Endurance: Shackleton's Incredible Voyage, is a 1959 book written by Alfred Lansing, about the failure of the Imperial Trans-Antarctic Expedition led by Sir Ernest Shackleton, in its attempt to cross the Antarctic continent in 1914.

Synopsis
The book details the almost two-year struggle for survival endured by the twenty-eight man crew of the ship Endurance. The ship was beset and eventually crushed by ice floes in the Weddell Sea, leaving the men stranded on the pack ice. All in all, the crew drifted on the ice for just over a year. They were able to launch their boats and somehow managed to land them safely on Elephant Island. Shackleton then led a crew of five aboard the James Caird through the Drake Passage, and miraculously reached South Georgia Island 650 nautical miles away. He then took two of those men on the first successful overland crossing of the island. Three months later, he was finally able to rescue the remaining crew members they had left behind on Elephant Island.

Development
Virtually every diary kept during the expedition was made available to the author, and almost all the surviving members at the time of writing submitted to lengthy interviews. The most significant contribution came from Dr. Alexander Macklin, one of the ship's surgeons, who provided Lansing with many diaries, a detailed account of the perilous journey the crew made to Elephant Island, and months of advice.

Publication history

Lansing, Alfred. (1999) 2nd ed. Endurance: Shackleton's Incredible Voyage. Carroll & Graf Publishers.

Accuracy
The carpenter, Harry McNish, was a crucial part of the expedition and a member of the six men crew that sailed to South Georgia for help.
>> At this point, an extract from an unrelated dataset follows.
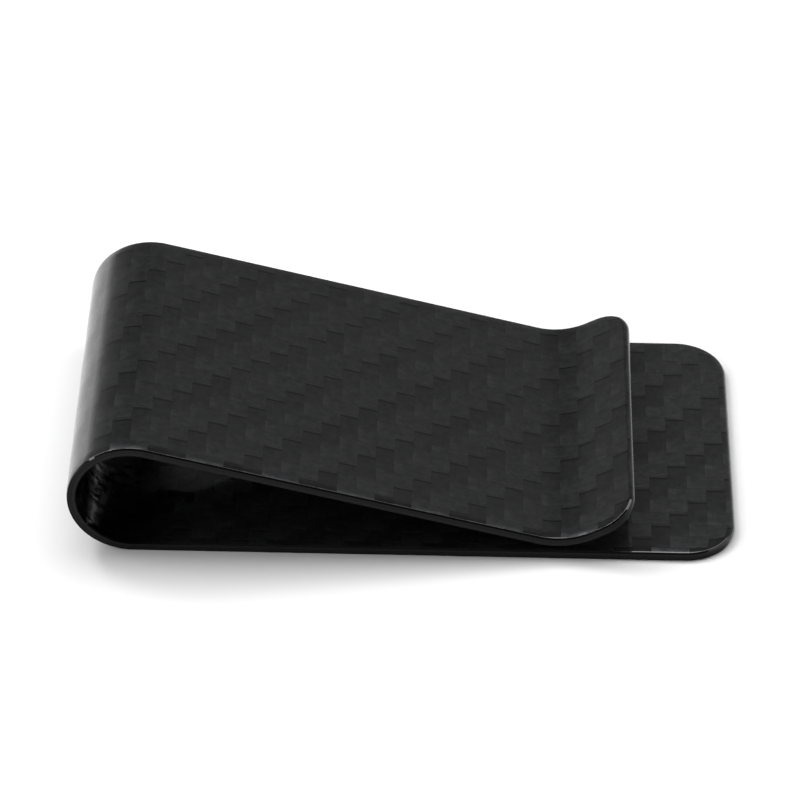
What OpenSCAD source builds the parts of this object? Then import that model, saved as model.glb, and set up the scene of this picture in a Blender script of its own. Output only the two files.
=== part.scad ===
// Carbon fibre money clip. One laminate is moulded into a flat base, a round
// bend and an arm that slopes down, nearly touches the base at its crest and
// then flares up into a lip.
//
// The laminate has seven plies: a 2x2 twill ply on each face and five
// unidirectional plies between them. Each ply is drawn in three zones, base,
// bend and arm, because the arm springs open about the bend.
//
// Frame: the base lies on z = 0, X runs along the clip from the bend to the
// open end, Y runs across it, and the origin is under the middle of the clip.
//
// "Outer" is the outside of the fold: the base's underside, the bend's outside
// and the arm's top. A depth is measured inwards from that surface.

/* [Overall size] */
// Length from the outside of the bend to the end of the base, mm
clip_length = 70; // [60:1:90]
// Width across the notes, mm
clip_width = 36.4; // [24:0.2:50]
// Outer radius of the bend, half of the clip's height, mm
bend_outer_r = 6.8; // [5:0.1:9]

/* [Laminate] */
// Thickness of each twill face ply, mm
face_ply_t = 0.225; // [0.15:0.005:0.3]
// Thickness of each unidirectional core ply, mm
core_ply_t = 0.12; // [0.08:0.01:0.16]

/* [Arm] */
// Slope of the arm down towards the base, degrees
arm_slope = 14.4; // [12:0.2:18]
// Gap left between the arm's crest and the base, mm
crest_gap = 0.6; // [0.2:0.1:1.5]
// Radius of the crest on the arm's top surface, mm
crest_r = 7.3; // [5:0.1:10]
// Rise of the lip above level, degrees
lip_rise = 28.8; // [20:0.2:40]
// Length of the lip's straight part, mm
lip_length = 5; // [4.5:0.1:8]

/* [Corners] */
// Radius of the two corners at the end of the base, mm
base_corner_r = 5.5; // [1:0.1:8]
// Radius of the two corners at the end of the lip, mm
lip_corner_r = 3.8; // [1:0.1:4.4]

/* [Hidden] */
$fn = 96;

core_plies = 5;
laminate_t = 2 * face_ply_t + core_plies * core_ply_t;

bend_centre_x = bend_outer_r - clip_length / 2;
bend_wrap = 180 + arm_slope;
base_length = clip_length - bend_outer_r;

// The crest curves round a line above the arm. The straight part of the arm is
// as long as it takes to bring the crest down to crest_gap above the base.
crest_turn = arm_slope + lip_rise;
crest_centre_z = laminate_t + crest_gap + laminate_t + crest_r;
crest_drop = bend_outer_r + (bend_outer_r + crest_r) * cos(arm_slope) - crest_centre_z;
arm_straight = crest_drop / sin(arm_slope);
crest_centre_x = bend_centre_x + (bend_outer_r + crest_r) * sin(arm_slope)
    + arm_straight * cos(arm_slope);
crest_steps = 24;

// Waste cut off a corner reaches this far past the laminate
spare = 1;

twill_colour = "#2f3033";
core_colour = "#1c1d1f";

// Depth of the outer side of ply n, where ply 0 is the outer twill ply
function ply_depth(n) =
    n == 0 ? 0
    : n <= core_plies + 1 ? face_ply_t + (n - 1) * core_ply_t
    : laminate_t;

function ply_t(n) = ply_depth(n + 1) - ply_depth(n);

// Point of the crest at a depth, turned back by angle from the start of the lip,
// in the lip's own frame: X along the lip, Y out of its top surface
function crest_point(depth, angle) =
    [0, crest_r] - (crest_r + depth) * [sin(angle), cos(angle)];

// Side view of the arm at a depth, from the lip's end back to the bend
function arm_line(depth) = [
    [lip_length, -depth],
    for (i = [0 : crest_steps]) crest_point(depth, crest_turn * i / crest_steps),
    crest_point(depth, crest_turn) + arm_straight * [-cos(crest_turn), sin(crest_turn)]
];

function reversed(list) = [for (i = [len(list) - 1 : -1 : 0]) list[i]];

// Waste outside a rounded corner, with the corner's tip at the origin
module corner_waste(r) {
    difference() {
        translate([-r, -r]) square(r + spare);
        translate([-r, -r]) circle(r);
    }
}

// Waste of ply n at both corners of an end that faces +X, with the end at x = 0
// and the ply on z = 0
module end_waste(n, r) {
    translate([0, 0, -spare]) linear_extrude(ply_t(n) + 2 * spare)
        for (side = [0, 1])
            mirror([0, side]) translate([0, clip_width / 2]) corner_waste(r);
}

// Ply n in the base
module base_run(n) {
    translate([bend_centre_x, 0, ply_depth(n)])
        difference() {
            translate([0, -clip_width / 2]) cube([base_length, clip_width, ply_t(n)]);
            translate([base_length, 0]) end_waste(n, base_corner_r);
        }
}

// Ply n round the bend
module bend_run(n) {
    translate([bend_centre_x, 0, bend_outer_r])
        rotate([90, 0, 0]) rotate([0, 0, 270 - bend_wrap])
            rotate_extrude(angle = bend_wrap)
                translate([bend_outer_r - ply_depth(n + 1), -clip_width / 2])
                    square([ply_t(n), clip_width]);
}

// Ply n down the arm, round the crest and up the lip
module arm_run(n) {
    translate([crest_centre_x, 0, crest_centre_z]) rotate([0, -lip_rise, 0])
        translate([0, 0, -crest_r])
            difference() {
                rotate([90, 0, 0]) linear_extrude(clip_width, center = true)
                    polygon(concat(arm_line(ply_depth(n)), reversed(arm_line(ply_depth(n + 1)))));
                translate([lip_length, 0, -ply_depth(n + 1)]) end_waste(n, lip_corner_r);
            }
}

module base_outer_twill_ply() { color(twill_colour) base_run(0); }
module base_core_ply_1() { color(core_colour) base_run(1); }
module base_core_ply_2() { color(core_colour) base_run(2); }
module base_core_ply_3() { color(core_colour) base_run(3); }
module base_core_ply_4() { color(core_colour) base_run(4); }
module base_core_ply_5() { color(core_colour) base_run(5); }
module base_inner_twill_ply() { color(twill_colour) base_run(6); }

module bend_outer_twill_ply() { color(twill_colour) bend_run(0); }
module bend_core_ply_1() { color(core_colour) bend_run(1); }
module bend_core_ply_2() { color(core_colour) bend_run(2); }
module bend_core_ply_3() { color(core_colour) bend_run(3); }
module bend_core_ply_4() { color(core_colour) bend_run(4); }
module bend_core_ply_5() { color(core_colour) bend_run(5); }
module bend_inner_twill_ply() { color(twill_colour) bend_run(6); }

module arm_outer_twill_ply() { color(twill_colour) arm_run(0); }
module arm_core_ply_1() { color(core_colour) arm_run(1); }
module arm_core_ply_2() { color(core_colour) arm_run(2); }
module arm_core_ply_3() { color(core_colour) arm_run(3); }
module arm_core_ply_4() { color(core_colour) arm_run(4); }
module arm_core_ply_5() { color(core_colour) arm_run(5); }
module arm_inner_twill_ply() { color(twill_colour) arm_run(6); }

base_outer_twill_ply();
base_core_ply_1();
base_core_ply_2();
base_core_ply_3();
base_core_ply_4();
base_core_ply_5();
base_inner_twill_ply();
bend_outer_twill_ply();
bend_core_ply_1();
bend_core_ply_2();
bend_core_ply_3();
bend_core_ply_4();
bend_core_ply_5();
bend_inner_twill_ply();
arm_outer_twill_ply();
arm_core_ply_1();
arm_core_ply_2();
arm_core_ply_3();
arm_core_ply_4();
arm_core_ply_5();
arm_inner_twill_ply();
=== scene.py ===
"""Looks of the carbon fibre money clip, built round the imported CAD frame.

The clip is one laminate of seven plies. Each ply is a closed strip in three zones, base, bend and
arm, like the CAD nodes that it replaces. A strip is swept along its zone from two coordinates:
s, the way along the outer surface of the fold, and depth, measured inwards from that surface.
"""

import math

import bpy
from mathutils import Matrix, Vector


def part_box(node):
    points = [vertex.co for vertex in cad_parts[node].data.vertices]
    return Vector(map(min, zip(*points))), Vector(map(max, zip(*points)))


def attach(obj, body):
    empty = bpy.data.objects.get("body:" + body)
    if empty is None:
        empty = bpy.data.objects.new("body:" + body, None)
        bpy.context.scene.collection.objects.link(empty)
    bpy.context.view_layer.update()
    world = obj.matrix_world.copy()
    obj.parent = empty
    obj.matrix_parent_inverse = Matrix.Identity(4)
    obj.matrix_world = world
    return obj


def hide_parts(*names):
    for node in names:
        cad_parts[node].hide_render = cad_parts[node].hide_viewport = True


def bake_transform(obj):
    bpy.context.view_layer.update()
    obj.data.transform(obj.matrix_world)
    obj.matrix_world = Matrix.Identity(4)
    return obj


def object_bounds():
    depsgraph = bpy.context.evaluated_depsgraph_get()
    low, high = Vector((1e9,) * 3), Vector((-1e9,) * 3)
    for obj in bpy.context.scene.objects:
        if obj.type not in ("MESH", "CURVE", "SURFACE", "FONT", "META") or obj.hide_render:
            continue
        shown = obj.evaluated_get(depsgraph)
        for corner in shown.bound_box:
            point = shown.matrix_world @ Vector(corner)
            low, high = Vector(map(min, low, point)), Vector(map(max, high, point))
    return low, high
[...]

Lansing consistently calls him “old McNish”, giving his age at the start of the expedition, in 1914, to be 56 years. Some months later it is informed to be 57. Lansing also states that McNish was more than twice the average age of the rest of the crew. However, McNish was 40 years old when the expedition started. Five of the Personnel of the Imperial Trans-Antarctic Expedition were older, including Shackleton. The average age was 31.

See also
 South
 The Pale Beyond, a video game that used Endurance as inspiration

References

Further reading
 Pritchett, V., & Lansing, A. (1959). “Review”. Scientific American, 201(1), pp. 167–168. Retrieved January 29, 2020.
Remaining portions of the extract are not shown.